[Begin Given information]

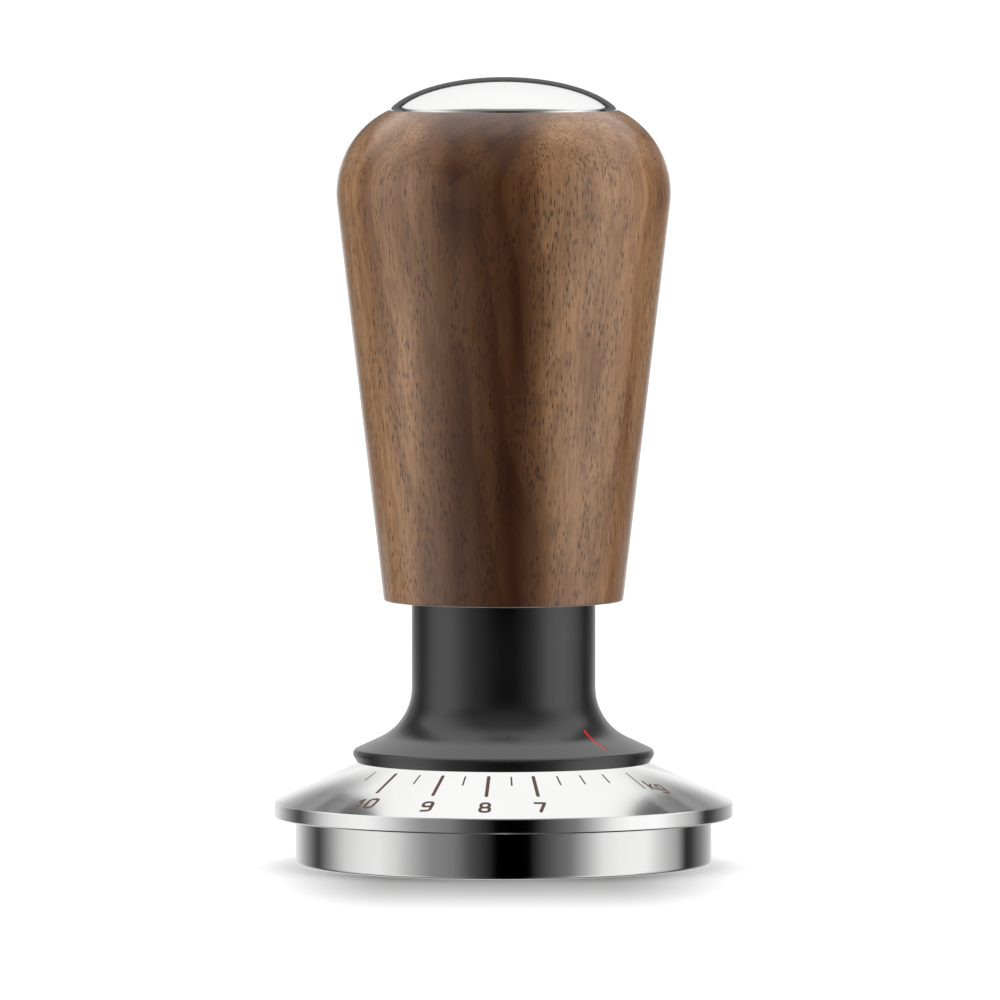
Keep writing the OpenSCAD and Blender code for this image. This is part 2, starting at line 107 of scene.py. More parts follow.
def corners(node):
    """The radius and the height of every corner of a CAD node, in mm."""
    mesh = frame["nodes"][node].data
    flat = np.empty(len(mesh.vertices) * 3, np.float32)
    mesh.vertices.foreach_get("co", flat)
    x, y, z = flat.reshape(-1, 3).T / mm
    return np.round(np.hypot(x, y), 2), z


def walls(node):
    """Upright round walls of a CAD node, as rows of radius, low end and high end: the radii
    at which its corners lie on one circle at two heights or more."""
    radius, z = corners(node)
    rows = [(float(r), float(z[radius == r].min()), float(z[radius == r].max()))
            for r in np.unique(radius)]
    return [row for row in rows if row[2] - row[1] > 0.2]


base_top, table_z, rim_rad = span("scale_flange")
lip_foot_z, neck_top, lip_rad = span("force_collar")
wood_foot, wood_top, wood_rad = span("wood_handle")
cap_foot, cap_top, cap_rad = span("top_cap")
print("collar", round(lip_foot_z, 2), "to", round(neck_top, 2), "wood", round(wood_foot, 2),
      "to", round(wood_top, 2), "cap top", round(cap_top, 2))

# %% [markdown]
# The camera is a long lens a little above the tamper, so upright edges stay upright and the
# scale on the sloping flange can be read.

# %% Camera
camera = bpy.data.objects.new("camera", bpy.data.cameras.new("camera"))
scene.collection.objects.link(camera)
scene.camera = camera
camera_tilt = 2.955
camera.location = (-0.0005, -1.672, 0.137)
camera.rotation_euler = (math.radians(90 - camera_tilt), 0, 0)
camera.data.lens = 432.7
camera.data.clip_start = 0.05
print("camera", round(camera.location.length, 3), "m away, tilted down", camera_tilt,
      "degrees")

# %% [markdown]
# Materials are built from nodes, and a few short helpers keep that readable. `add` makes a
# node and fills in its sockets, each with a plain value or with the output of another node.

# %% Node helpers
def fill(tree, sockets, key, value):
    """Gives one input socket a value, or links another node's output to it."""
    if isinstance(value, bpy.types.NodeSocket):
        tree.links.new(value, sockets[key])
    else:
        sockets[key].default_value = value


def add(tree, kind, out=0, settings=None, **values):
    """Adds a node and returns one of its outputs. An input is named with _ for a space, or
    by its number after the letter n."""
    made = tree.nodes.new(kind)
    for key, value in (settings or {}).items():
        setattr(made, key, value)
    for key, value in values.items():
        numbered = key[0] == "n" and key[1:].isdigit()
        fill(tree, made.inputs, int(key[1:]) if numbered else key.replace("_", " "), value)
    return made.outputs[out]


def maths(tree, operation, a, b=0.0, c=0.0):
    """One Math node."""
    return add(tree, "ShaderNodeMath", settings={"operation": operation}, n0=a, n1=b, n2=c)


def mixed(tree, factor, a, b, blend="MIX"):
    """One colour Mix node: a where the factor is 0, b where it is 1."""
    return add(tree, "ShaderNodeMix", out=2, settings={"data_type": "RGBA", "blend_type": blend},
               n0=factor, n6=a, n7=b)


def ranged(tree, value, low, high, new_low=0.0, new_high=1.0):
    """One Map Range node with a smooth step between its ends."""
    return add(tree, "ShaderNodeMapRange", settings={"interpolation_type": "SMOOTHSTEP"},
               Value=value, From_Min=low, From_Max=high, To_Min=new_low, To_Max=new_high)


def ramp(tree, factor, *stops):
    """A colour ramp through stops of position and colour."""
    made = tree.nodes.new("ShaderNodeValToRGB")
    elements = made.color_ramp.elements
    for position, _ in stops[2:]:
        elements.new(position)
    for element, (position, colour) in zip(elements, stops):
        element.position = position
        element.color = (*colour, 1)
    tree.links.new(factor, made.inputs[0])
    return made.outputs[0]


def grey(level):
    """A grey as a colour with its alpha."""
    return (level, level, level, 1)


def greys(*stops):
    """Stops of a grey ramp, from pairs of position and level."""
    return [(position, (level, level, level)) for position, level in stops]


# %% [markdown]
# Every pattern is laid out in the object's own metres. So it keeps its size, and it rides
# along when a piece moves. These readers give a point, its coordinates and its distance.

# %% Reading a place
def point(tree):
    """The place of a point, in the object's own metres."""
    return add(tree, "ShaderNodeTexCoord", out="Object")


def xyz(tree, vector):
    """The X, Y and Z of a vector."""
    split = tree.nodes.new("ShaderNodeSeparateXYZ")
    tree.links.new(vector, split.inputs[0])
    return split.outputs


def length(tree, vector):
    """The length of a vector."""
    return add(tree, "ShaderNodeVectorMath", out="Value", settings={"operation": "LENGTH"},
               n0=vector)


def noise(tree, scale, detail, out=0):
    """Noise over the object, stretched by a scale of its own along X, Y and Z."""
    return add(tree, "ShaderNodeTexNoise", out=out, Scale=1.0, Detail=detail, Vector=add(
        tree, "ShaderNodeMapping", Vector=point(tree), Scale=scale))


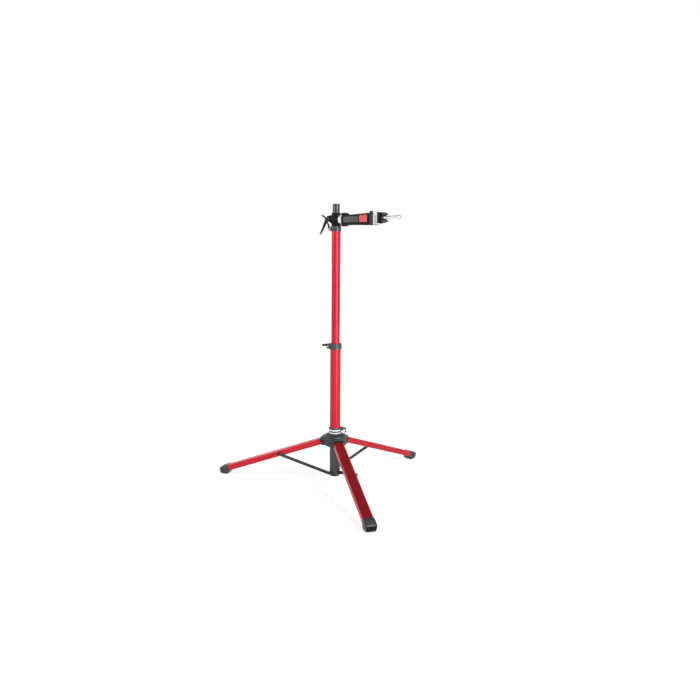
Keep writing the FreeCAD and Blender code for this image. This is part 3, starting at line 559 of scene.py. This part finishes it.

[End Given information]

# Work to complete
Only the lines from the first line of the records through the line containing "return [row for" should be repeated, exactly as they appear.

# The result
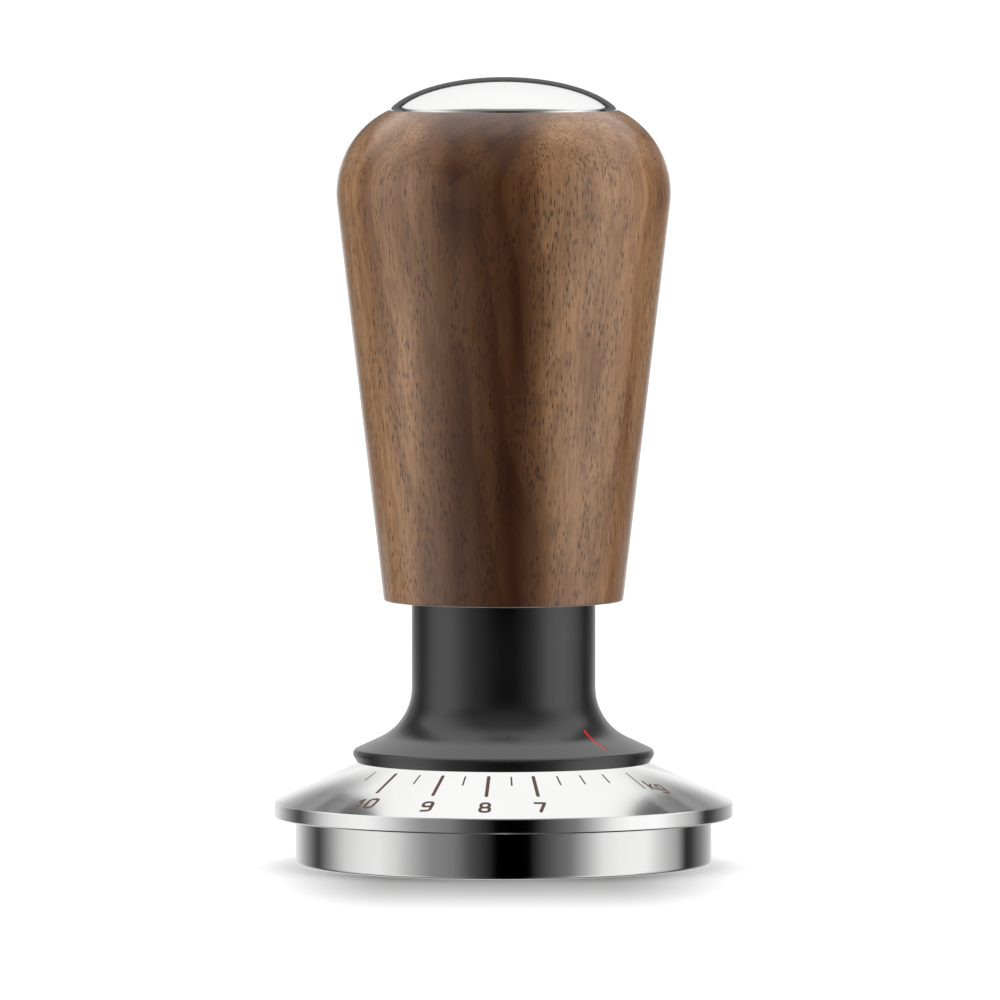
Keep writing the OpenSCAD and Blender code for this image. This is part 2, starting at line 107 of scene.py. More parts follow.
def corners(node):
    """The radius and the height of every corner of a CAD node, in mm."""
    mesh = frame["nodes"][node].data
    flat = np.empty(len(mesh.vertices) * 3, np.float32)
    mesh.vertices.foreach_get("co", flat)
    x, y, z = flat.reshape(-1, 3).T / mm
    return np.round(np.hypot(x, y), 2), z


def walls(node):
    """Upright round walls of a CAD node, as rows of radius, low end and high end: the radii
    at which its corners lie on one circle at two heights or more."""
    radius, z = corners(node)
    rows = [(float(r), float(z[radius == r].min()), float(z[radius == r].max()))
            for r in np.unique(radius)]
    return [row for row in rows if row[2] - row[1] > 0.2]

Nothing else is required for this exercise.